**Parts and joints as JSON**.
— begin —
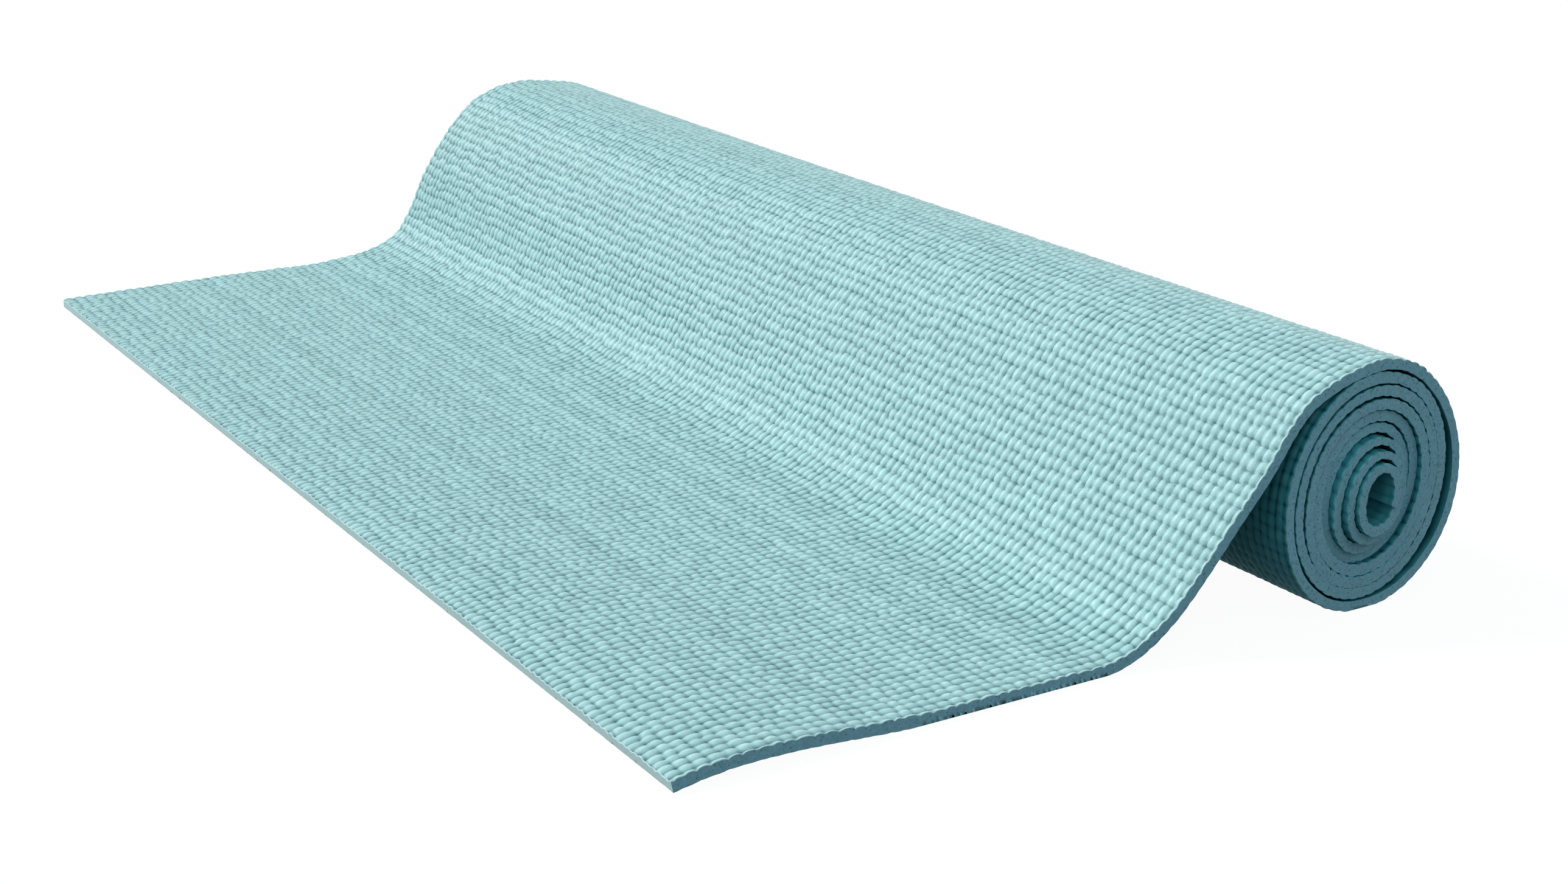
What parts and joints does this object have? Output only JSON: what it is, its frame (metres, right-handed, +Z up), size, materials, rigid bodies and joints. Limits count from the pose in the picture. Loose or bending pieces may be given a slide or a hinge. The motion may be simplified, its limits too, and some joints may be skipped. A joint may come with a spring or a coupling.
{
  "type": "yoga mat",
  "caption": "Teal foam yoga mat, mostly rolled up, with its free end laid out flat on the floor; pebbled non-slip texture on both faces.",
  "frame": {"origin": "centre of the footprint, on the floor under the middle of the mat as it lies", "axes": "+X from the free end towards the roll, +Y along the roll, +Z up"},
  "size_m": [0.3243, 0.61, 0.0956],
  "materials": {
    "yoga_foam_face": "matte with a slight sheen, pebbled",
    "yoga_scrim": "open mesh, hidden inside the foam",
    "yoga_foam_back": "matte with a slight sheen, pebbled"
  },
  "bodies": {
    "roll": {"roll_face_foam": "yoga_foam_face", "roll_scrim": "yoga_scrim", "roll_back_foam": "yoga_foam_back"},
    "rise": {"rise_face_foam": "yoga_foam_face", "rise_scrim": "yoga_scrim", "rise_back_foam": "yoga_foam_back"},
    "flap_inner": {"flap_inner_face_foam": "yoga_foam_face", "flap_inner_scrim": "yoga_scrim", "flap_inner_back_foam": "yoga_foam_back"},
    "flap_middle": {"flap_middle_face_foam": "yoga_foam_face", "flap_middle_scrim": "yoga_scrim", "flap_middle_back_foam": "yoga_foam_back"},
    "flap_end": {"flap_end_face_foam": "yoga_foam_face", "flap_end_scrim": "yoga_scrim", "flap_end_back_foam": "yoga_foam_back"}
  },
  "joints": [
    {"name": "top_bend", "type": "hinge", "parent": "roll", "child": "rise", "pos_m": [0.11719, 0, 0.09281], "axis": [0, 1, 0.003], "range_deg": [0, 25]},
    {"name": "foot_bend", "type": "hinge", "parent": "rise", "child": "flap_inner", "pos_m": [-0.00138, 0, 0.00711], "axis": [0.0038, 0.9999, 0.0112], "range_deg": [0, 45]},
    {"name": "middle_bend", "type": "hinge", "parent": "flap_inner", "child": "flap_middle", "pos_m": [-0.06369, 0, 0.00506], "axis": [0.0028, 1, 0.0045], "range_deg": [0, 30]},
    {"name": "end_bend", "type": "hinge", "parent": "flap_middle", "child": "flap_end", "pos_m": [-0.11199, 0, 0.00592], "axis": [0.0015, 1, -0.0017], "range_deg": [0, 30]}
  ]
}
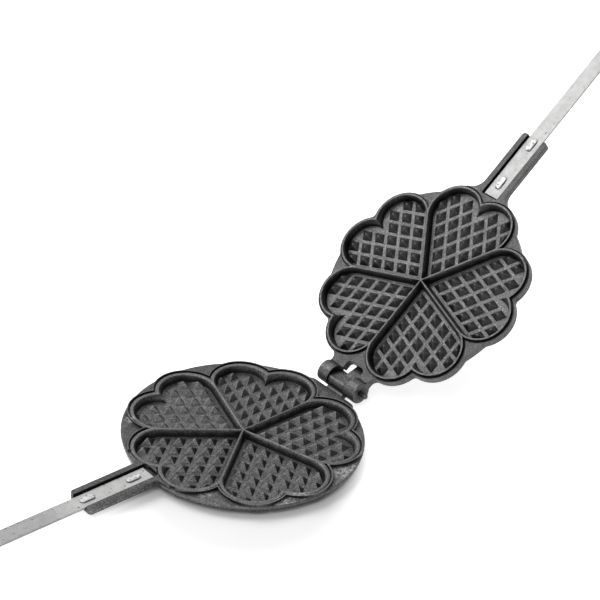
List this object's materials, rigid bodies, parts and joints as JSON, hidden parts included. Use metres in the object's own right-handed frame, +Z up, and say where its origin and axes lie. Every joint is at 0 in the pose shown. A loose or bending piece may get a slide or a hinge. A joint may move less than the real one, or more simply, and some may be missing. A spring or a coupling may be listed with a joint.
{
  "type": "stovetop waffle iron",
  "caption": "Hinged cast-iron waffle iron, open, with heart-shaped waffle pans, a pin hinge and flat steel strap handles riveted into sockets.",
  "frame": {"origin": "centre of the lower half's flat underside", "axes": "+Z up, +X from the handles towards the hinge, +Y along the hinge pin towards its head"},
  "size_m": [0.7933, 0.234, 0.3074],
  "materials": {
    "iron": "sandy as-cast, oiled, charcoal grey",
    "pin_steel": "dark oiled steel",
    "strap_steel": "plain rolled, dull grey",
    "rivet_steel": "plain, pressed"
  },
  "bodies": {
    "lower_half": {"lower_plate": "iron", "lower_strap": "strap_steel", "lower_rivets": "rivet_steel"},
    "upper_half": {"upper_plate": "iron", "upper_strap": "strap_steel", "upper_rivets": "rivet_steel", "hinge_pin": "pin_steel"}
  },
  "joints": [
    {"name": "hinge", "type": "hinge", "parent": "lower_half", "child": "upper_half", "pos_m": [0.1288, 0, 0.0182], "axis": [0, 1, 0], "range_deg": [-140.1, 0]}
  ]
}
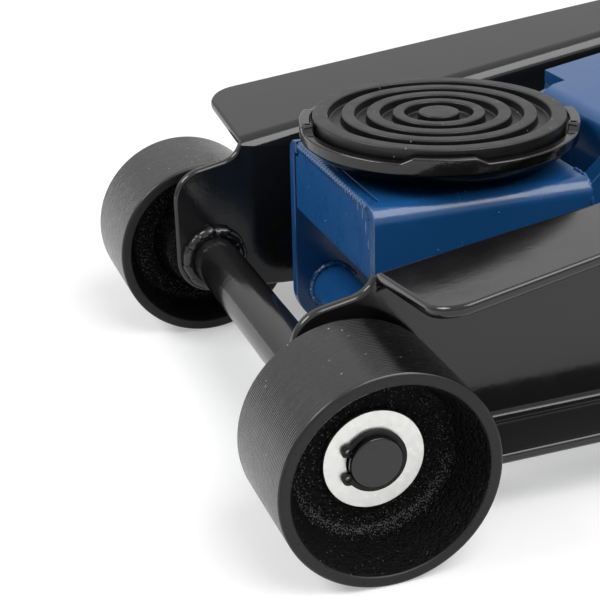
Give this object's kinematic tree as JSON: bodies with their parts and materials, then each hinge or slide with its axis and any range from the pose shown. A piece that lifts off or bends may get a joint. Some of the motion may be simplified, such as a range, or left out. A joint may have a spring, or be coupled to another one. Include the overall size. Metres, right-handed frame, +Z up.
{
  "type": "car jack",
  "caption": "Wheeled hydraulic garage jack with a round rubber-topped saddle on a parallel-link lift arm, pressed-steel side frame, ram, pump and upright handle.",
  "frame": {"origin": "centre of the jack's outline at floor level, where it stands on its wheels", "axes": "+X towards the handle and rear casters, +Y towards the right-hand side seen from the handle, +Z up"},
  "size_m": [0.9942, 0.3112, 0.9699],
  "materials": {
    "frame_enamel": "gloss black enamel over bent steel plate",
    "wheel_enamel": "satin black painted casting, turned tread",
    "blue_enamel": "gloss blue enamel over welded plate",
    "saddle_enamel": "black painted casting",
    "pad_rubber": "moulded matt black rubber",
    "zinc_plate": "bright zinc plating",
    "dark_steel": "phosphated spring and pin steel",
    "bright_steel": "machined steel",
    "hard_chrome": "ground hard chrome",
    "block_iron": "grey painted iron casting",
    "grip_rubber": "ribbed black rubber",
    "caster_nylon": "moulded black nylon"
  },
  "bodies": {
    "chassis": {"side_plate_left": "frame_enamel", "side_plate_right": "frame_enamel", "front_axle": "frame_enamel", "axle_spacers": "bright_steel", "axle_washers": "zinc_plate", "axle_circlips": "dark_steel", "tie_rod": "frame_enamel", "arm_pivot_shaft": "bright_steel", "arm_pivot_nuts": "zinc_plate", "link_anchor_pins": "bright_steel", "pump_block": "block_iron", "ram_cylinder": "bright_steel", "reservoir_tube": "frame_enamel", "gland_nut": "zinc_plate", "filler_plug": "pad_rubber", "relief_valve": "zinc_plate", "unit_bolts": "zinc_plate", "rear_cover": "frame_enamel", "cover_screws": "zinc_plate", "rear_crossmember": "frame_enamel", "caster_plates": "frame_enamel", "pump_gland": "zinc_plate", "plunger_spring": "bright_steel", "socket_pivot_bolts": "zinc_plate"},
    "lift_arm": {"arm_top_plate": "blue_enamel", "arm_side_plates": "blue_enamel", "arm_forks": "blue_enamel", "arm_pivot_tube": "blue_enamel", "ram_levers": "blue_enamel", "ram_lever_pin": "bright_steel"},
    "saddle_bracket": {"saddle_yoke": "blue_enamel", "yoke_front_plate": "blue_enamel", "link_cross_bar": "blue_enamel", "link_bar_clips": "dark_steel", "arm_front_pin": "bright_steel", "arm_front_clips": "dark_steel"},
    "saddle": {"saddle_cup": "saddle_enamel", "saddle_pad": "pad_rubber", "saddle_nut": "zinc_plate"},
    "link_left": {"link_left": "frame_enamel"},
    "link_right": {"link_right": "frame_enamel"},
    "front_wheel_left": {"front_wheel_left": "wheel_enamel"},
    "front_wheel_right": {"front_wheel_right": "wheel_enamel"},
    "ram": {"ram_rod": "hard_chrome", "ram_piston": "bright_steel", "ram_eye": "bright_steel"},
    "plunger": {"pump_plunger": "hard_chrome"},
    "handle_yoke": {"handle_socket": "frame_enamel"},
    "release_valve": {"release_valve": "bright_steel"},
    "release_coupling": {"release_coupling": "bright_steel"},
    "handle": {"handle_lower": "frame_enamel", "handle_upper": "frame_enamel", "handle_grip": "grip_rubber", "handle_cross_pin": "zinc_plate"},
    "caster_left": {"caster_fork_left": "zinc_plate", "caster_bolt_left": "zinc_plate"},
    "caster_wheel_left": {"caster_wheel_left": "caster_nylon"},
    "caster_right": {"caster_fork_right": "zinc_plate", "caster_bolt_right": "zinc_plate"},
    "caster_wheel_right": {"caster_wheel_right": "caster_nylon"}
  },
  "joints": [
    {"name": "arm_lift", "type": "hinge", "parent": "chassis", "child": "lift_arm", "pos_m": [0.00287, 0, 0.125], "axis": [0, 1, 0], "range_deg": [0, 60]},
    {"name": "yoke_level", "type": "hinge", "parent": "lift_arm", "child": "saddle_bracket", "pos_m": [-0.35713, 0, 0.078], "axis": [0, 1, 0], "range_deg": [-60, 0]},
    {"name": "saddle_turn", "type": "hinge", "parent": "saddle_bracket", "child": "saddle", "pos_m": [-0.36813, 0, 0.115], "axis": [0, 0, 1], "continuous": true},
    {"name": "link_left_swing", "type": "hinge", "parent": "chassis", "child": "link_left", "pos_m": [-0.04213, 0, 0.084], "axis": [0, 1, 0], "range_deg": [0, 60]},
    {"name": "link_right_swing", "type": "hinge", "parent": "chassis", "child": "link_right", "pos_m": [-0.04213, 0, 0.084], "axis": [0, 1, 0], "range_deg": [0, 60]},
    {"name": "ram_slide", "type": "slide", "parent": "chassis", "child": "ram", "axis": [-1, 0, 0], "range_m": [0, 0.055]},
    {"name": "handle_pump", "type": "hinge", "parent": "chassis", "child": "handle_yoke", "pos_m": [0.17587, 0, 0.132], "axis": [0, -1, 0], "range_deg": [-50, 0], "stiffness_Nm_per_rad": 22, "springref_deg": 28.65},
    {"name": "plunger_slide", "type": "slide", "parent": "chassis", "child": "plunger", "axis": [0, 0, -1], "range_m": [0, 0.02715], "deforming": ["plunger_spring"]},
    {"name": "handle_twist", "type": "hinge", "parent": "handle_yoke", "child": "release_coupling", "pos_m": [0.17587, 0, 0.132], "axis": [0.342, 0, 0.9397], "range_deg": [0, 90]},
    {"name": "valve_turn", "type": "hinge", "parent": "chassis", "child": "release_valve", "pos_m": [0.17587, 0, 0.132], "axis": [0.342, 0, 0.9397], "range_deg": [0, 90]},
    {"name": "handle_pull", "type": "slide", "parent": "release_coupling", "child": "handle", "axis": [0.342, 0, 0.9397], "range_m": [0, 0.12]},
    {"name": "front_wheel_left_roll", "type": "hinge", "parent": "chassis", "child": "front_wheel_left", "pos_m": [-0.45213, 0, 0.045], "axis": [0, 1, 0], "continuous": true},
    {"name": "caster_left_swivel", "type": "hinge", "parent": "chassis", "child": "caster_left", "pos_m": [0.18787, -0.122, 0.084], "axis": [0, 0, 1], "continuous": true},
    {"name": "caster_left_roll", "type": "hinge", "parent": "caster_left", "child": "caster_wheel_left", "pos_m": [0.20987, -0.122, 0.026], "axis": [0, 1, 0], "continuous": true},
    {"name": "front_wheel_right_roll", "type": "hinge", "parent": "chassis", "child": "front_wheel_right", "pos_m": [-0.45213, 0, 0.045], "axis": [0, 1, 0], "continuous": true},
    {"name": "caster_right_swivel", "type": "hinge", "parent": "chassis", "child": "caster_right", "pos_m": [0.18787, 0.122, 0.084], "axis": [0, 0, 1], "continuous": true},
    {"name": "caster_right_roll", "type": "hinge", "parent": "caster_right", "child": "caster_wheel_right", "pos_m": [0.20987, 0.122, 0.026], "axis": [0, 1, 0], "continuous": true}
  ],
  "couplings": [
    {"joint": "yoke_level", "follows": "arm_lift", "ratio": -1},
    {"joint": "link_left_swing", "follows": "arm_lift", "ratio": 1},
    {"joint": "link_right_swing", "follows": "arm_lift", "ratio": 1},
    {"joint": "ram_slide", "follows": "arm_lift", "m_per_rad": 0.05252},
    {"joint": "plunger_slide", "follows": "handle_pump", "m_per_rad": -0.030993},
    {"joint": "valve_turn", "follows": "handle_twist", "ratio": 1}
  ]
}
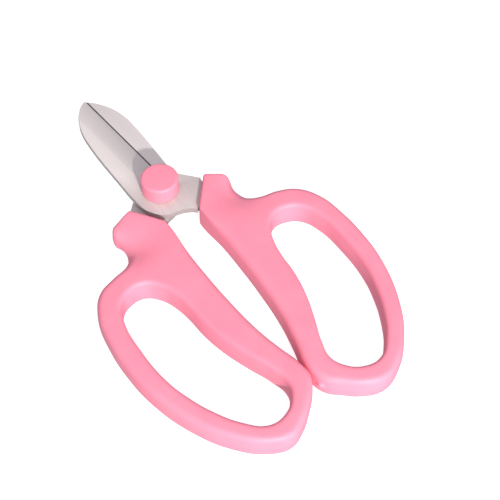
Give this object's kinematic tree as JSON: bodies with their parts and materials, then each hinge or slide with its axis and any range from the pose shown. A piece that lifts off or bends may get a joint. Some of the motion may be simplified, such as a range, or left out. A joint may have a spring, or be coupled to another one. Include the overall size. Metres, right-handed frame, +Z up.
{
  "type": "floral snips",
  "caption": "Bypass floral snips: two pointed steel halves on a capped pivot, each moulded into a closed plastic loop handle with a finger spur.",
  "frame": {"origin": "centre of the bounding box, on the surface that the closed snips lie on", "axes": "+Y from the handles to the blade tip, +Z up out of the capped side, +X towards the handle that carries the upper blade"},
  "size_m": [0.1008, 0.1698, 0.0153],
  "materials": {
    "upper_blade": "satin",
    "lower_blade": "satin",
    "right_handle": "fine satin, pink",
    "left_handle": "fine satin, pink",
    "pivot_cap": "fine satin, pink",
    "pivot_nut": "zinc plated",
    "pivot_bolt": "zinc plated",
    "spring_washer": "zinc plated",
    "flat_washer": "zinc plated",
    "head_washer": "zinc plated"
  },
  "bodies": {
    "upper_half": {"upper_blade": "upper_blade", "right_handle": "right_handle", "pivot_bolt": "pivot_bolt", "pivot_nut": "pivot_nut", "pivot_cap": "pivot_cap", "spring_washer": "spring_washer", "flat_washer": "flat_washer", "head_washer": "head_washer"},
    "lower_half": {"lower_blade": "lower_blade", "left_handle": "left_handle"}
  },
  "joints": [
    {"name": "pivot", "type": "hinge", "parent": "upper_half", "child": "lower_half", "pos_m": [0, 0.0279, 0.0056], "axis": [0, 0, -1], "range_deg": [0, 40]}
  ]
}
— end —
**EXERCISE DESCRIPTION**.
Copy out every line of the data that includes the word "handed".

**RESPONSE BELOW**.
What parts and joints does this object have? Output only JSON: what it is, its frame (metres, right-handed, +Z up), size, materials, rigid bodies and joints. Limits count from the pose in the picture. Loose or bending pieces may be given a slide or a hinge. The motion may be simplified, its limits too, and some joints may be skipped. A joint may come with a spring or a coupling.
List this object's materials, rigid bodies, parts and joints as JSON, hidden parts included. Use metres in the object's own right-handed frame, +Z up, and say where its origin and axes lie. Every joint is at 0 in the pose shown. A loose or bending piece may get a slide or a hinge. A joint may move less than the real one, or more simply, and some may be missing. A spring or a coupling may be listed with a joint.
Give this object's kinematic tree as JSON: bodies with their parts and materials, then each hinge or slide with its axis and any range from the pose shown. A piece that lifts off or bends may get a joint. Some of the motion may be simplified, such as a range, or left out. A joint may have a spring, or be coupled to another one. Include the overall size. Metres, right-handed frame, +Z up.
Give this object's kinematic tree as JSON: bodies with their parts and materials, then each hinge or slide with its axis and any range from the pose shown. A piece that lifts off or bends may get a joint. Some of the motion may be simplified, such as a range, or left out. A joint may have a spring, or be coupled to another one. Include the overall size. Metres, right-handed frame, +Z up.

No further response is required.